[News] Mum wins £23,000 payout after being demoted at work while on maternity leave



A woman who tried to return from maternity leave only to be told her role ‘no longer existed’ meaning she had been sacked from work has been awarded a £23,000 payout by an employment tribunal.

 

Dr Katie Lidster, 38, was demoted from her position at the UK Research and Innovation (UKRI) while caring for her second child, Daisy, who had been born two months premature.

 

Due to complications, Daisy had to be born by C-section and was cared for in hospital for 53 days as she was severely underweight.

 

Dr Lidster was diagnosed with post-traumatic stress disorder but had been seeing a counsellor and, seven months after the birth, felt ready to return to work.

 

But, during an 11 minute phone call, her line manager told her it would be ‘inappropriate’ for her to return in her former role.
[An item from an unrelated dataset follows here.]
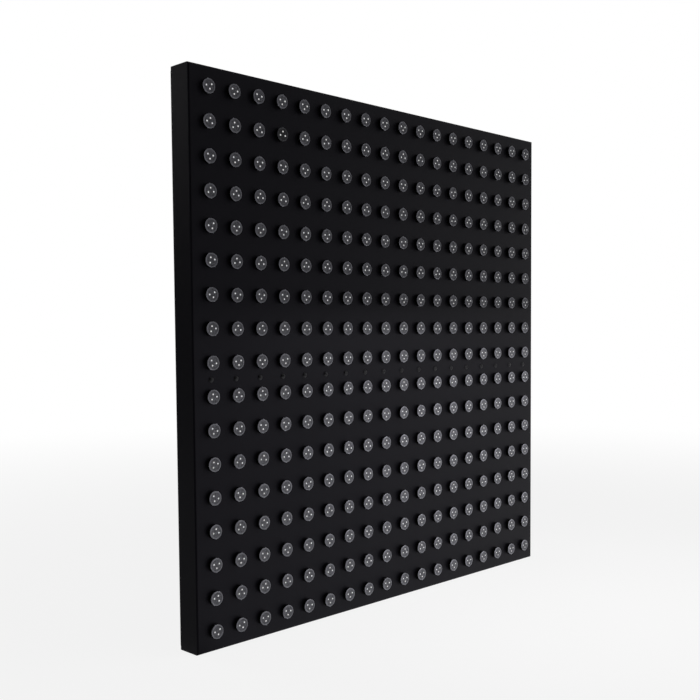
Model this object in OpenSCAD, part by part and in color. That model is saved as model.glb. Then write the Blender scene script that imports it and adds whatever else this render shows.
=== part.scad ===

She was later told it no longer existed.

 

Instead, she was offered a four-day-a-week role with diminished responsibilities.

 

Five weeks later, a colleague sent her a copy of an advert for a job that was being advertised internally only for her to find out it was her company that advertised her role , which was eventually given to the person who had been covering for her during her maternity leave.

 

‘They had added one word to the job description and one responsibility, which I had been doing anyway,’ Dr Lidster, who lives in Devon but used to commute to London, told The Mirror.

 

She took the company she had worked in for seven years to court and won while being represented by her husband, a fellow scientist, because they couldn’t afford a barrister.

 

Dr Lidster resigned from UKRI in December and took her case to an employment tribunal in Bristol, where the organisation admitted culpability.

 

A judge ordered UKRI, which distributes funding for sciences on behalf of the Government, to pay £23,000 plus interest.

 

Dr Lidster told The Mirror: ‘I feel a great sense of relief it is over and a burden has been lifted.

‘It means I can now focus on spending quality time with my family, especially my girls and start to refocus my career.

‘At the time I didn’t realise how long the whole process would take. They had taken my career away from me so I had no option but to fight for justice.’

 

A UKRI spokesperson said: ‘We do not comment on individual employment matters. However, we have conceded liability in this case and we wish Dr Lidster well in the future.’